As much as I loved this maelstrom of a novel, I can’t wholly endorse it to everyone because in his attempt to go through the looking glass, Stover uses a mix of first- and third-person narration that forces his readers to actually become the viewers that are so abhorrently portrayed in the book. The action is so intense and thrilling, you can see why millions would want to view it, even as you cringe away from it; Stover has studied several different forms of martial arts, so his depiction of hand-to-hand combat is spot-on brilliant (one fight actually brings to mind the astounding scene in the hotel room from “The Bourne Ultimatum”). “Heroes Die” is incredibly violent, and features a couple characters in particular that are so vile, it’s hard to read through their passages—I almost put this book down for good a few different times.

“Heroes Die” is most certainly NC-17. The brutality and degradation are similar to that of Goodkind, only in Goodkind’s world the darkness is always balanced by light and nobility; in Overworld, there are only dark and darker shades of black, where the best you can cling to is the anti-hero code Caine lives by.

2 comments:

Kevin said...

The denial of the existence of morality via the "social construct" stance fascinates me.
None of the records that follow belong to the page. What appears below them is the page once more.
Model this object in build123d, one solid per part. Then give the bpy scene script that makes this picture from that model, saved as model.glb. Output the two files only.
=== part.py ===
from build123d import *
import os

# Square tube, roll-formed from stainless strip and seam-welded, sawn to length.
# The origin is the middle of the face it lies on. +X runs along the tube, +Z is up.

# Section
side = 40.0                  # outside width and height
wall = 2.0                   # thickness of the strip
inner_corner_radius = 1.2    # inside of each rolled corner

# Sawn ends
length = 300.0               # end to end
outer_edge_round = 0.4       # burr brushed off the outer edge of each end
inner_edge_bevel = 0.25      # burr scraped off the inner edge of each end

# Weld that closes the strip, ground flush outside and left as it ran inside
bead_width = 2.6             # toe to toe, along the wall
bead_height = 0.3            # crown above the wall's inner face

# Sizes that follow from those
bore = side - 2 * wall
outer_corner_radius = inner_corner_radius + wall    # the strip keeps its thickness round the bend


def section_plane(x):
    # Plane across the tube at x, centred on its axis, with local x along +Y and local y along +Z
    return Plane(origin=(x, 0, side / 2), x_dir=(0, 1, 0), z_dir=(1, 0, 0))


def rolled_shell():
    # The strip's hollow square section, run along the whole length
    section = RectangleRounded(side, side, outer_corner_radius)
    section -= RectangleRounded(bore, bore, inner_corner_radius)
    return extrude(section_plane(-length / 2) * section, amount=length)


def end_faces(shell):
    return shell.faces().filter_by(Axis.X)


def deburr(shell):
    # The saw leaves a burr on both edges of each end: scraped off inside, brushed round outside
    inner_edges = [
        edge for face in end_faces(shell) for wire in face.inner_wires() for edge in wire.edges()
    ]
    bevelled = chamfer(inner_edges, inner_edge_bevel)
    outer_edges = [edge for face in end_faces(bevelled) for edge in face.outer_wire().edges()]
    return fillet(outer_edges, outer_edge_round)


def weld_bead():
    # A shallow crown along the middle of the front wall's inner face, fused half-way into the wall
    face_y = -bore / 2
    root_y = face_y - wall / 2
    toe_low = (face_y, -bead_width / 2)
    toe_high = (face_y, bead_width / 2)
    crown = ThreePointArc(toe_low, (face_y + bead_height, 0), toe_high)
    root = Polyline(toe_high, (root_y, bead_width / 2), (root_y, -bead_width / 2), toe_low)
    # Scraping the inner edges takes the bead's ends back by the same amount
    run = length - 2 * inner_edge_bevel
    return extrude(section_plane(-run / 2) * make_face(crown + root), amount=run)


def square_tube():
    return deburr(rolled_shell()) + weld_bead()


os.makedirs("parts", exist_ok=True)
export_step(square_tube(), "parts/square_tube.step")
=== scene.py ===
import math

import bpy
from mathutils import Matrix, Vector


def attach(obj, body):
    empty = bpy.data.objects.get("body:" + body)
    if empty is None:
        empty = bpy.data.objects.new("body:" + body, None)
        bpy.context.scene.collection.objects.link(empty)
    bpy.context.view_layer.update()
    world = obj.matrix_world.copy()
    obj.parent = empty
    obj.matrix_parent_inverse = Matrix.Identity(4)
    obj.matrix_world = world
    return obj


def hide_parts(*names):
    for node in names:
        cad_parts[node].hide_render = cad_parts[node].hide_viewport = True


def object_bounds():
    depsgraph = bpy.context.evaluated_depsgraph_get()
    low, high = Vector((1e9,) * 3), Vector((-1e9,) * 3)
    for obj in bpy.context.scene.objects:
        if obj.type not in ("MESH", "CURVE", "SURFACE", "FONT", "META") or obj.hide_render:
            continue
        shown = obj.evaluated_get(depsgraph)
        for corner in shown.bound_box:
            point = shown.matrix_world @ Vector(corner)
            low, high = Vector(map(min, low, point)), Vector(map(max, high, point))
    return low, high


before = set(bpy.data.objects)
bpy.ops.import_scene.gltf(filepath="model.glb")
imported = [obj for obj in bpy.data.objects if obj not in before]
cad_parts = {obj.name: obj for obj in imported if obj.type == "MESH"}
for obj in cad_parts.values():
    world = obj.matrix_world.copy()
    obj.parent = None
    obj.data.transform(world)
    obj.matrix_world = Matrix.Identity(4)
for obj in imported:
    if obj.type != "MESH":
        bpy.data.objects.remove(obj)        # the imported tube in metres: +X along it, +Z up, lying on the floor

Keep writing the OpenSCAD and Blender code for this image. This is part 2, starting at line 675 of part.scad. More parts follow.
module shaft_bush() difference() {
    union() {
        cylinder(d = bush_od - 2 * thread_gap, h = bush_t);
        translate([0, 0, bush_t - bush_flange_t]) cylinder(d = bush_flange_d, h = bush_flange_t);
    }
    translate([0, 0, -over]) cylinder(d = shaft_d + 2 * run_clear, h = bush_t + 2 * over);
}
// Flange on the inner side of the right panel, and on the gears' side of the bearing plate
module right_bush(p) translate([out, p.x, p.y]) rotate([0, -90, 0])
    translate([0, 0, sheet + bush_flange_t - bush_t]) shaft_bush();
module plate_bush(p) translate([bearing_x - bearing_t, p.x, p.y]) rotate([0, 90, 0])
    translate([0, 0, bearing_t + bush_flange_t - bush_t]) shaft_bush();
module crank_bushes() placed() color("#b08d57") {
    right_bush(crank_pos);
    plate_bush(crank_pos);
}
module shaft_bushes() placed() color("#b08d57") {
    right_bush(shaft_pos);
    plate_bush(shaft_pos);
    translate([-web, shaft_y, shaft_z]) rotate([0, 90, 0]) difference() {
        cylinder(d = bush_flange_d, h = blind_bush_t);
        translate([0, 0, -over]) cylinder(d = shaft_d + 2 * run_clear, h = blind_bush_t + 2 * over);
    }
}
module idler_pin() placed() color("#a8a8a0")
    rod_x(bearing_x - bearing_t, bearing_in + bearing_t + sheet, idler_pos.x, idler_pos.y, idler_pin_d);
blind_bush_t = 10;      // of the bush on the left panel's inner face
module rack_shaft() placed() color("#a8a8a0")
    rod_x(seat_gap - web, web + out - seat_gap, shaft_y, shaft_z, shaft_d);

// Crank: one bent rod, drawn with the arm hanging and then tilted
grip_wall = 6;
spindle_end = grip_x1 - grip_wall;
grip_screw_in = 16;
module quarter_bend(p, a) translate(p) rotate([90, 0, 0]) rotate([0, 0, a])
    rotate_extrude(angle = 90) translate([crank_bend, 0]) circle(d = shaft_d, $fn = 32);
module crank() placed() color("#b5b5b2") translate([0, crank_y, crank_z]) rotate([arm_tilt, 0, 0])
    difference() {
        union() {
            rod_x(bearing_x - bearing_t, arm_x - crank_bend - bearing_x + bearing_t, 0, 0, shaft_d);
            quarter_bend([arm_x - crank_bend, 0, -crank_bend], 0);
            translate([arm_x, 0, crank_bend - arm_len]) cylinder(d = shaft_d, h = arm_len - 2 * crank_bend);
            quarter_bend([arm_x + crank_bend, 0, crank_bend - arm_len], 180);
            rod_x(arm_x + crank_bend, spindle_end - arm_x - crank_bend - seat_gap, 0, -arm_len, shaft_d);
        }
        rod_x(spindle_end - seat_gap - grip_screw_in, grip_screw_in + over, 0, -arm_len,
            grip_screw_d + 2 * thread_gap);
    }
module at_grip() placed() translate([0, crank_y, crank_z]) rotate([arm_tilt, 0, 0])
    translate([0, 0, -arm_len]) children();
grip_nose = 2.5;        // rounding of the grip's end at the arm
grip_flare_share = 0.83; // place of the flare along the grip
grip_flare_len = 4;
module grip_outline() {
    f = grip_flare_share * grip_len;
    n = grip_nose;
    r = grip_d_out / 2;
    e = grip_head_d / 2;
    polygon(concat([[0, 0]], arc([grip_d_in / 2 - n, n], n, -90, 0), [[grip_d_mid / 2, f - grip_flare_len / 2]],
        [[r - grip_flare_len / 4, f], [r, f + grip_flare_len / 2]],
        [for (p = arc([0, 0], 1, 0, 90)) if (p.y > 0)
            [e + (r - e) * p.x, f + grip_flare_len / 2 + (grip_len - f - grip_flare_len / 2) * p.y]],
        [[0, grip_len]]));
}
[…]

Is Stover denying it because it is an issufficient label for wrong doing, or do he simply believe there is no right or wrong? It always astounds me when a highly intellegent person is reluctant to submit to system of accountability to one's own actions. It seems to me that fear drives these denials more than reason.
Hero's Die sounds fascinating, and every bit as painful as Traitor was. Although, it now appears to have been the downfall of the Star Wars universe as a literary institution.

J_Schooly said...

I believe he's in the "there is no right or wrong" camp, including "each person decides what's right for himself," I think. He waffles a bit in the narrative: Some things are depicted as absolutely wrong; other difficult situations are puposefully morally vague, such as sacrificing the lives of many for the life of one.
It is an excellent read, regardless.